Under those restrictions, FBI agents have been forbidden to mount counterterrorism inquiries, especially probes of groups with religious affiliations, unless they could formally establish that they had evidence of the commission of a federal crime. And they have since been forbidden to randomly explore the Internet for evidence of crimes.

Under the new guidelines, undercover agents can be sent to churches, synagogues, and mosques, or they can freely enter Internet "chat rooms," in search of suspicious activity. And the FBI is now permitted to subscribe to what are called commercial Internet services that collect and analyze data in search of similar information.

The FBI's law enforcement responsibilities have traditionally been limited to crimes that go beyond the jurisdiction of a single state, or to enforcing federal laws against such crimes as bank robbery and kidnapping. It also is responsible for gathering intelligence, but only within U.S. borders.

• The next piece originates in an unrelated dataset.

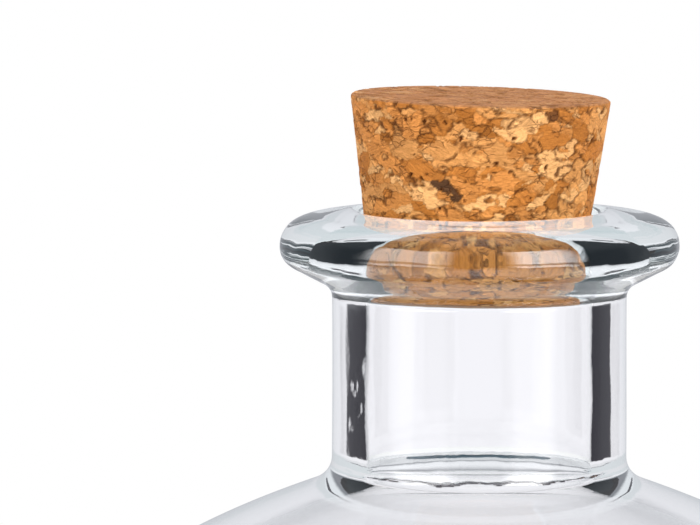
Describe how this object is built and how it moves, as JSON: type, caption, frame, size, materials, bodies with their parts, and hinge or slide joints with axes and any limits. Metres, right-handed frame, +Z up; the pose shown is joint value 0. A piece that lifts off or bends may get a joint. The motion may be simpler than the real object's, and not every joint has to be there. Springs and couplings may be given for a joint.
{
  "type": "ship in a bottle",
  "caption": "Corked clear glass flagon standing upright, holding a three-masted square rigger on a modelled sea; cork pulls out and masts fold aft.",
  "frame": {"origin": "centre of the bottle's resting plane, under its axis", "axes": "+Z up along the bottle's axis, +X to the ship's bow, +Y to its port side"},
  "size_m": [0.152, 0.152, 0.2115],
  "materials": {
    "clear_glass": "clear hand-made glass with a faint blue-green tint, seeds and waves",
    "cork": "agglomerated cork granules, matt",
    "sea": "moulded putty painted blue with white crests, varnished",
    "hull_paint": "painted, black-brown over a red-brown bottom with a pale stripe",
    "deck_wood": "planked, matt varnish",
    "dark_wood": "stained and varnished",
    "spar_wood": "varnished",
    "white_paint": "painted off-white",
    "sail_cloth": "stiffened cream cotton, seamed in panels",
    "rigging_thread": "twisted dark thread",
    "brass": "bent wire, dull polish",
    "iron": "black, matt",
    "flag_cloth": "red paper-stiff cloth"
  },
  "bodies": {
    "bottle_and_ship": {"bottle": "clear_glass", "sea": "sea", "hull": "hull_paint", "deck": "deck_wood", "quarterdeck": "deck_wood", "forecastle_deck": "deck_wood", "cap_rail": "dark_wood", "rudder": "dark_wood", "bowsprit": "spar_wood", "deckhouse": "white_paint", "deckhouse_roof": "dark_wood", "lifeboat_port": "white_paint", "lifeboat_starboard": "white_paint", "main_hatch": "dark_wood", "fore_hatch": "dark_wood", "capstan": "dark_wood", "wheel_stand": "dark_wood", "ship_wheel": "brass", "anchor_port": "iron", "anchor_starboard": "iron", "fore_stay": "rigging_thread", "fore_inner_stay": "rigging_thread", "main_stay": "rigging_thread", "mizzen_stay": "rigging_thread", "outer_jib": "sail_cloth", "inner_jib": "sail_cloth", "fore_hinge_staple": "brass", "fore_shrouds_port": "rigging_thread", "fore_shrouds_starboard": "rigging_thread", "main_hinge_staple": "brass", "main_shrouds_port": "rigging_thread", "main_shrouds_starboard": "rigging_thread", "mizzen_hinge_staple": "brass", "mizzen_shrouds_port": "rigging_thread", "mizzen_shrouds_starboard": "rigging_thread"},
    "cork": {"cork": "cork"},
    "fore_rig": {"fore_mast": "spar_wood", "fore_lower_yard": "spar_wood", "fore_course_sail": "sail_cloth", "fore_topsail_yard": "spar_wood", "fore_topsail_sail": "sail_cloth", "fore_topgallant_yard": "spar_wood", "fore_topgallant_sail": "sail_cloth", "fore_pennant": "flag_cloth"},
    "main_rig": {"main_mast": "spar_wood", "main_lower_yard": "spar_wood", "main_course_sail": "sail_cloth", "main_topsail_yard": "spar_wood", "main_topsail_sail": "sail_cloth", "main_topgallant_yard": "spar_wood", "main_topgallant_sail": "sail_cloth", "main_pennant": "flag_cloth"},
    "mizzen_rig": {"mizzen_mast": "spar_wood", "mizzen_lower_yard": "spar_wood", "mizzen_course_sail": "sail_cloth", "mizzen_topsail_yard": "spar_wood", "mizzen_topsail_sail": "sail_cloth", "mizzen_pennant": "flag_cloth"}
  },
  "joints": [
    {"name": "cork_pull", "type": "slide", "parent": "bottle_and_ship", "child": "cork", "axis": [0, 0, 1], "range_m": [0, 0.06]},
    {"name": "fore_fold", "type": "hinge", "parent": "bottle_and_ship", "child": "fore_rig", "pos_m": [0.025, 0, 0.0314], "axis": [0, -1, 0], "range_deg": [0, 45], "deforming": ["fore_stay", "fore_inner_stay", "outer_jib", "inner_jib", "fore_shrouds_port", "fore_shrouds_starboard"]},
    {"name": "main_fold", "type": "hinge", "parent": "bottle_and_ship", "child": "main_rig", "pos_m": [-0.002, 0, 0.0314], "axis": [0, -1, 0], "range_deg": [0, 45], "deforming": ["main_stay", "main_shrouds_port", "main_shrouds_starboard"]},
    {"name": "mizzen_fold", "type": "hinge", "parent": "bottle_and_ship", "child": "mizzen_rig", "pos_m": [-0.029, 0, 0.0314], "axis": [0, -1, 0], "range_deg": [0, 45], "deforming": ["mizzen_stay", "mizzen_shrouds_port", "mizzen_shrouds_starboard"]}
  ],
  "couplings": [
    {"joint": "main_fold", "follows": "fore_fold", "ratio": 1},
    {"joint": "mizzen_fold", "follows": "fore_fold", "ratio": 1}
  ]
}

The Central Intelligence Agency (CIA) is responsible for overseas intelligence.

On 30 May, FBI Director Robert Mueller and his superior, Attorney General John Ashcroft, announced the new guidelines for agents during a news conference at FBI headquarters in Washington.

It was the second consecutive day on which the FBI publicly discussed sweeping changes in response to what Mueller acknowledges was its poor intelligence gathering in the months leading up to the terrorist attacks in New York, Washington and Pennsylvania on 11 September. The missteps have tarnished the image of the bureau.

On 29 May, Mueller announced at a news conference that the bureau was being dramatically reorganized to shift its focus from fighting crime to preventing terrorist attacks.

Mueller has also said the easing of guidelines for surveillance within the United States will streamline his agents' job of finding terrorists before they have a chance to strike. "We also need to free up our extremely talented law enforcement agents to aggressively investigate possible terrorist plots without unnecessary bureaucratic obstacles or hurdles."

Ashcroft agreed, saying that FBI agents are frustrated by the old guidelines. He said the nation would be better protected now that agents can operate more freely. "Our philosophy today is not to wait and sift through the rubble following a terrorist attack. Rather, the FBI must intervene early and investigate aggressively where information exists, and that existing information suggests the possibility of terrorism."

Ashcroft also said the guidelines are consistent with the new investigatory powers that Congress granted to his Justice Department last fall, shortly after the September attacks.

At the White House on 30 May, U.S. President George W. Bush said the new intelligence-gathering powers being granted to the FBI were carefully thought out and that he believes they do not restrict Americans' civil liberties. "We intend to honor our constitution and respect the freedoms that we hold so dear and, secondly, we want to make sure that we do everything we can to prevent a further attack, to protect America. The FBI needed to change."

But civil liberties advocates and even some security analysts say these new powers may set a dangerous precedent that could lead to a serious erosion of the freedoms Americans enjoy. One such opponent is Ivan Eland, the director of defense policy studies at the Cato Institute, an independent policy center in Washington.

Eland told RFE/RL that he believes the bureau has not always been effective in collecting intelligence. He says that by looking broadly for terrorists, they probably will not find more sophisticated suspects, but they will subject law-abiding citizens to gratuitous scrutiny. "We have the worst of all worlds. We don't get the coverage of the terrorists, but we get the coverage of the people who aren't doing anything wrong."

Eland says he is particularly disturbed by the FBI's new powers to investigate groups with religious affiliations, particularly Islamic affiliations. He says the targets of such inquiries could eventually include churches and local school groups known as parent-teacher associations, (PTAs), which are considered to be among the most benign and respected of American institutions. "Why is a mosque any different than a Christian church or a Jewish synagogue? Or, you know, the PTA meetings? What if they suspect somebody at the PTA meeting? Are they going to send an undercover agent there?"

James Phillips, who studies security issues at the Heritage Foundation, another Washington think tank, disagrees. He told RFE/RL that it is important for the U.S. government to err on the side of security at a time of national crisis, even if it entails what he calls a slight -- and brief -- erosion of civil liberties.

Phillips says he is not impressed by arguments that the FBI's new investigatory powers permit it to conduct surveillance of groups with religious links. "I don't think it's a violation of freedom of religion, but I think it is going to restrict the freedom of terrorists, and that's an important distinction."

Both Phillips and Eland say they do not believe the FBI's new powers could possibly erode civil liberties to the point where the United States becomes a repressive society. But Eland stresses that democracies, because of their openness, tend to be fragile, and he says it is important to guard against giving government too much power over its citizens.

Phillips agrees. He says he would prefer that the Justice Department restrict the new investigatory authority with what is known as a "sunset provision." Under such a provision, the powers would expire after a predetermined time period, and could not be extended without an act of Congress.